Sorrentino foi apontando historicamente como os governos e bancadas vêm se comportando em relação a esses temas. “FHC conseguiu aprovar a cláusula de barreira, que derrotamos no TSE, e, agora, tentam constitucionalizá-la”, disse ele, sobre a medida que impede a existência de partidos sem um determinado percentual de votos. A cláusula em discussão, atualmente, é de 3% dos votos em, ao menos, 14 estados, o que inviabiliza a grande maioria dos partidos, restando apenas as grandes legendas.

O problema é que a correlação de forças atual é totalmente desfavorável aos setores mais progressistas, com 400 deputados fechados com o golpe à democracia, e o eleitor capturado pelo voto antipolítico. “É preciso barrar a reforma ou diminuir os danos”, disse, lamentando que a esquerda já teve correlação de forças favorável para aprovação de uma reforma política progressiva durante o Governo Lula, que não quis encabeça-la para evitar conflitos.  “A melhor aposta é não ter reforma, pois esta em discussão não serve à sociedade, à democracia e nem aos políticos”.

A defesa pétrea da democracia

Para Aldo Arantes, que, desde 2013, foi secretário da Comissão Especial de Mobilização para a Reforma Política do Conselho Federal da OAB, representando a entidade na Coalização pela Reforma Política Democrática e Eleições Limpas, o aspecto estruturante da reforma política é o financiamento eleitoral. Ele mencionou que numa pesquisa feita pela OAB entre a população, inclusive a manifestante contra a corrupção, foi que 76% eram contra o financiamento empresarial, entendendo-o como a causa da corrupção.

“No entanto, essa massa manipulada vivia uma contradição que a esquerda não soube denunciar, quando o PT propôs a constituinte exclusiva para a reforma política. Perdemos a oportunidade de mostrar que os verdadeiros corruptos são exatamente aqueles que votaram a favor da grana na campanha, enquanto o PT e o PCdoB votaram contra”.

Arantes diz que o financiamento empresarial foi proibido no judiciário, que, no entanto, permitiu o financiamento individual alto que favoreceu a desigualdade na disputa. As eleições municipais deste ano favoreceram os candidatos empresários milionários que puderam bancar suas próprias campanhas.

A PEC 36/16 foi aprovada no Senado com cláusula de barreira de 3% de votos em 14 estados, que liquida a maioria dos partidos, sob a alegação de que isso dificulta a governabilidade. “O que cria dificuldade de governabilidade não são os partidos pequenos, mas é um cinismo muito grande, pois os partidos grandes não têm identidade ideológica”.

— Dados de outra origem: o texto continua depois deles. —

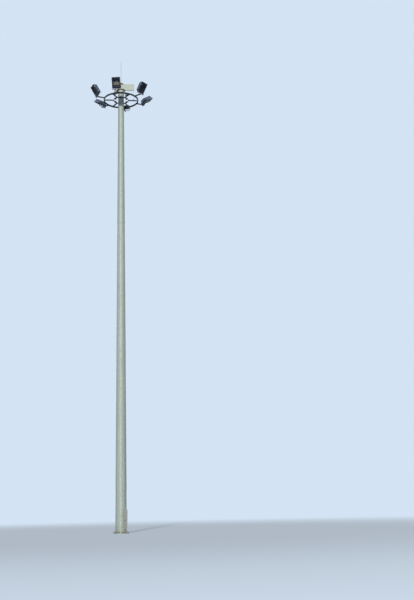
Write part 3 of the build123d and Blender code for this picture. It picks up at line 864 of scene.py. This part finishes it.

Arantes lembra que a Constituição tem cláusulas pétreas, como a existência de minorias na democracia. Com a cláusula de barreira na Constituição, Arantes avalia que a democracia recebe mais um golpe desta reforma política antidemocrática. “É possível combater com articulação contrária ou conseguir ampliar o apoio ao projeto democrático”, afirma ele, com otimismo.

Aldo ainda apontou alguns aspectos discutidos em seu livro como a relação entre a reforma política e os “golpes brandos” ocorridos em todo o mundo sob o pretexto do combate à corrupção ou da defesa dos direitos humanos. Ele também faz uma análise dos equívocos cometidos no âmbito dos setores progressistas que contribuíram para o golpe, como o despreparo para a “traição da aliança”. “As reformas democráticas e a politização da população teriam dificultado o golpe”, lamenta ele.